The coronavirus (COVID-19) pandemic provides a unique opportunity for reflection on integrity challenges facing sport. The imposed lockdown in response to this global crisis has resulted in most sporting events being postponed or cancelled including the 2020 Olympic Games. While this pandemic threatens to overwhelm an already fragile world sport, it provides an unprecedented opportunity for stakeholders in sport to learn vital lessons from COVID-19, to delve into unresolved integrity issues and develop creative and long-lasting solutions. This commentary focuses on two issues affecting the integrity of sport: doping and technological fairness.

Measures taken by governments to defeat COVID-19 such as policing of social distancing rules through applications monitoring people’s behaviour, self-testing at home, and collaborations amongst rival companies to speed up the development of a vaccine and search for treatments can all help inform sport. The goal to flatten the curve of a pandemic to safeguard public health involves all athletes, regardless of sport or rivalry and is a welcome departure from the disproportionate focus on health protection of ‘individual’ athlete/team [1]. Many technologies that enable us to work from home such as teaching students on-line, applications for medical advice, prescriptions and referrals, and treating patients in hospitals/care homes via video links are destined to alter the way we live and work after the pandemic and can be used to enhance sport integrity.

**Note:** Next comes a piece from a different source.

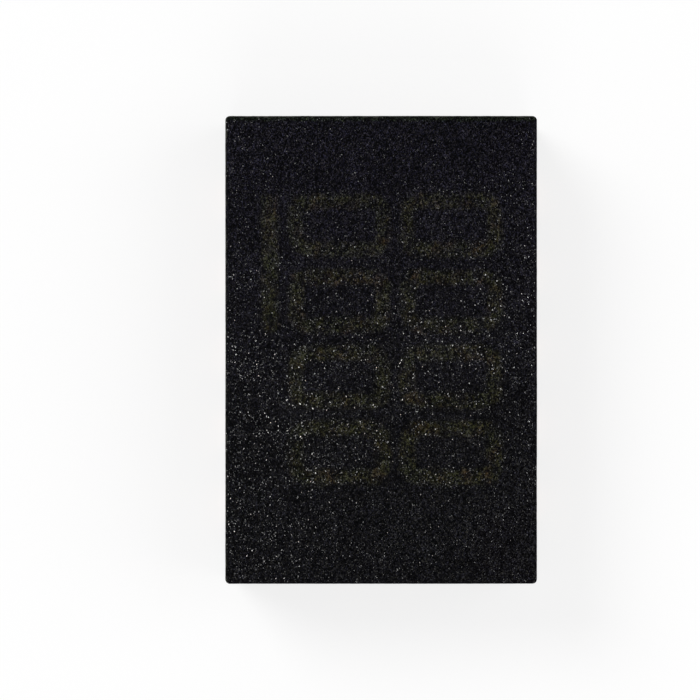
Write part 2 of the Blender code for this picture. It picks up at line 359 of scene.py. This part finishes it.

Anti-doping testing in sport has all but ceased due to the lockdown raising suspicion about doping opportunities. Creative thinking such as in-home self-drug testing by the U.S. Anti-Doping Agency involving athletes who consented to provide urine and small dried blood samples at home is controversial [2]. Athletes are required to complete their normal whereabouts, while a doping control officer connects via videoconference during a prescribed time period. Using testing kits sent to their homes, athletes provide their urine samples in the bathroom whilst their laptop remains outside the room, after giving the doping control officer a virtual tour. Sample provision is timed and the athlete measures their urine temperature to demonstrate it is freshly provided. Athletes also apply an auto-sampler to their arm and collect a blood sample, and are responsible for packaging and sending their samples to the anti-doping laboratory.

This evolution in anti-doping could further advance testing. The pledge by the International Olympic Committee (IOC) of $10 million for new anti-doping approaches with particular focus on ‘omics’ technologies, Dried Blood Spots, and an ambitious long-term storage and reanalysis programme [3], could provide some fresh thinking into athlete profiling and testing. It may be more effective to combine such innovations with technology that allows for remote testing and other approaches such as artificial intelligence to determine the optimal time and athlete to test, and to ensure more frequent testing as well as the integrity of the sample collection with real time assessment. These developments will undoubtedly generate new challenges such as big data management, data protection, data security and other complex issues [4]. However, the cost–benefit opportunity to reduce the cost of sample collection, increase frequency of testing and convenience to athletes will help to improve trust in the anti-doping system.

There is also the issue of ‘technological fairness’, as seen in the sport of athletics [5] over the past four years with the launch of carbon fibre plate (CFP) shoes. Since their introduction, all world records in the half- and full-marathon have been broken raising concerns that this technology leads to a distinct non-physiological advantage [5]. The improvement in performance by athletes running in CFP shoes is similar to some blood doping substances included on the Prohibited List of the World Anti-Doping Agency (WADA), such as erythropoietin, which can improve performance by approximately 5% [6]. World Athletics reacted by announcing new rules stating that sole thickness of a shoe must not exceed 40 mm and the shoe must be on sale for at least four months before use in competition [7]. These rules have resulted in a ‘footwear arms race’ to develop patented CFP inserts by shoe companies. Postponement of the Tokyo Olympics gives World Athletics the opportunity to commission an independent review focusing on ‘technological fairness’ to evaluate the impact of technology on physical performance and therefore on the integrity of sporting competition. Accordingly, recent developments in wearable technology could be used to provide a standard method to assess this impact both in training and competition [8]. How this matter is resolved will have wider implications for all sport. Pressures are already mounting about expiration of doping sanctions, secret training sessions and doping regimes free from testing.

This pause in the business of sport due to COVID-19 provides time and opportunity to consider new approaches to address ongoing integrity challenges. Positive action extends beyond the realm of sports integrity with far reaching benefits for the field of sport and exercise medicine. Let us take advantage of this opportunity.